Put teachers at front of the line for vaccinations

Jennifer Simon, an elementary school speech language pathologist, sits at her desk in her home Feb. 25, 2021, in Nashville, Tenn. Simon and a fellow teacher took a sick day from their schools and made a four-hour round trip to rural Van Buren County in Tennessee to get their COVID-19 vaccination. (AP Photo/Mark Humphrey)

Let’s take a portion of the state’s vaccine supply to school, allocating enough doses from the supplies replenished each week to vaccinate our teachers and educational staff members as soon as possible.

On Friday, a bipartisan group of state lawmakers on the House Education Committee called on the Department of Health to give higher priority to teachers.

“We need to get our students back in the classroom full-time,” said state Rep. Curt Sonney, R-Erie County, the chairman of the committee. “Two days of hearings this week show that all parties recognize the toll COVID-19 is taking both academically and emotionally on our children. Time is of the essence.”

We could not agree more.

The state is wrapping up what appears to be a successful campaign to vaccine people inside nursing homes. So why not do the same at schools? They are community buildings where vaccine clinics could be set up to provide shots to teachers, staff members and others, such as first responders in the communities they serve.

While some areas of Pennsylvania, including portions of the Valley, have made vaccines available to educators, all teachers are currently set to become eligible in Phase 1B, the next group after the current 1A group, which includes those 65 and older and younger people who have specific medical conditions.

In addition to teachers, Phase 1B includes first responders, correctional officers and those working in congregate settings, food and agricultural workers, U.S. Postal Service workers, manufacturing and grocery store workers, the clergy, public transit workers and those caring for children or adults in early childhood and adult day programs.

As teachers wait for their turn in Pennsylvania, 26 other states have started vaccinating educators.

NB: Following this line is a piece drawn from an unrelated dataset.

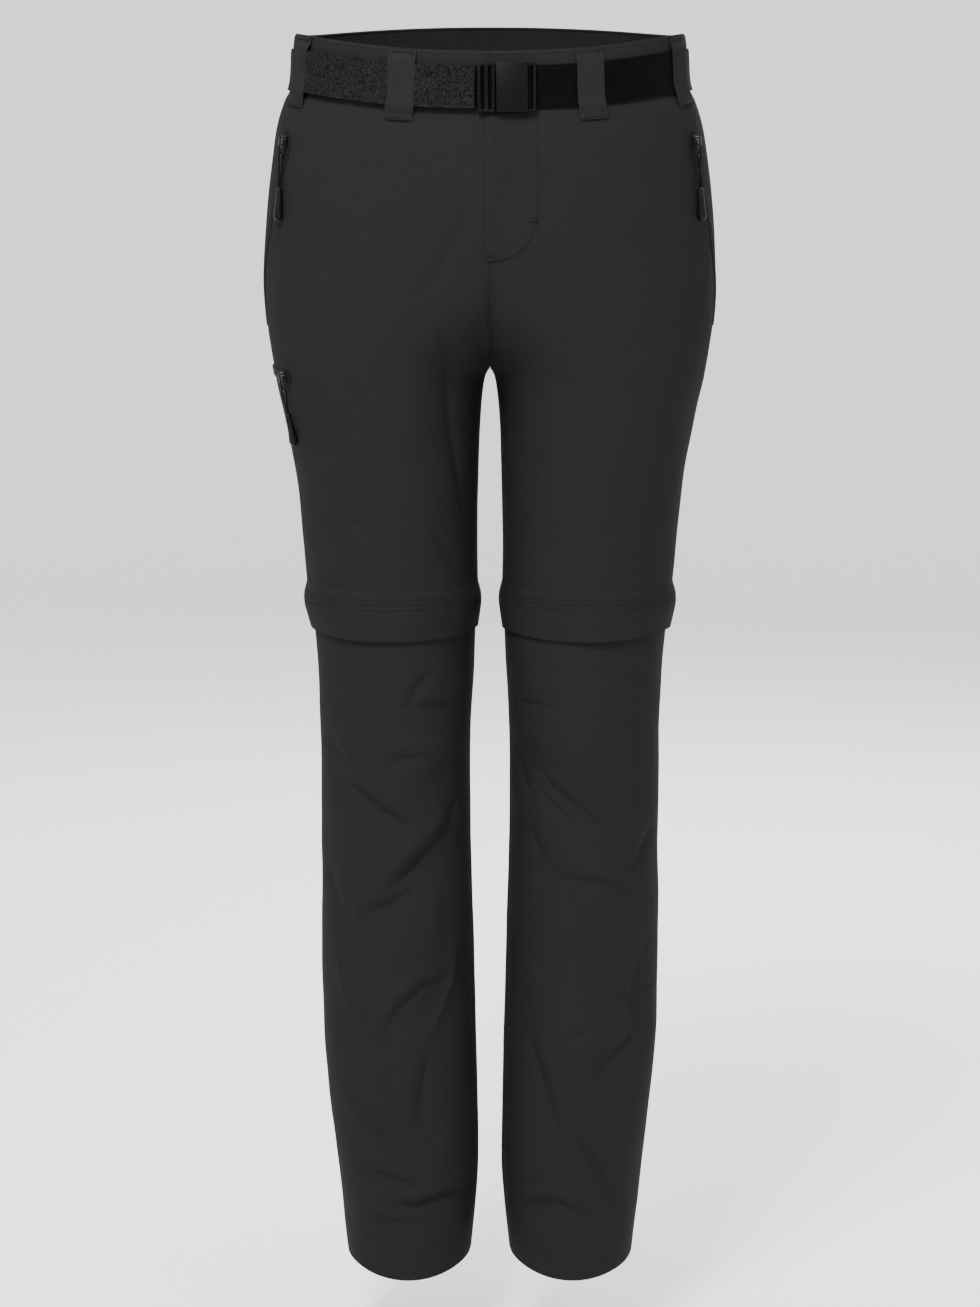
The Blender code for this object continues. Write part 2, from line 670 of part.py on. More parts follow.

“There is no substitute for in-person instruction,” said state Rep. Mark Longietti, D-Mercer County, ranking minority member of the state House Education Committee. “Pennsylvania needs to join those states for the benefit of our students, families and school employees.”

During a budget hearing meeting on Thursday, lawmakers pressed Acting Health Secretary Alison Beam to grant a higher vaccine priority to teachers so that school districts can fully reopen and students can return to class.

Beam pointed to a lack of vaccine supply, saying it would not make sense to add even more people to the list of those eligible for the vaccine if there aren’t enough doses to ensure they could get vaccinated anyway.

If that’s the case, it’s time to get more proactive — establish plans for vaccine clinics in school buildings or other community sites, move forward on a registration process for these special community clinics, recruit medical personnel, paramedics and other qualified volunteers who could administer the shots then allocate and deliver vaccine supply.

If vaccine supplies are still lacking, we trust Pennsylvania Gov. Tom Wolf will be in Washington or on the phone with the appropriate federal officials, fighting to ensure adequate vaccine supplies are made available to fulfill these vital efforts.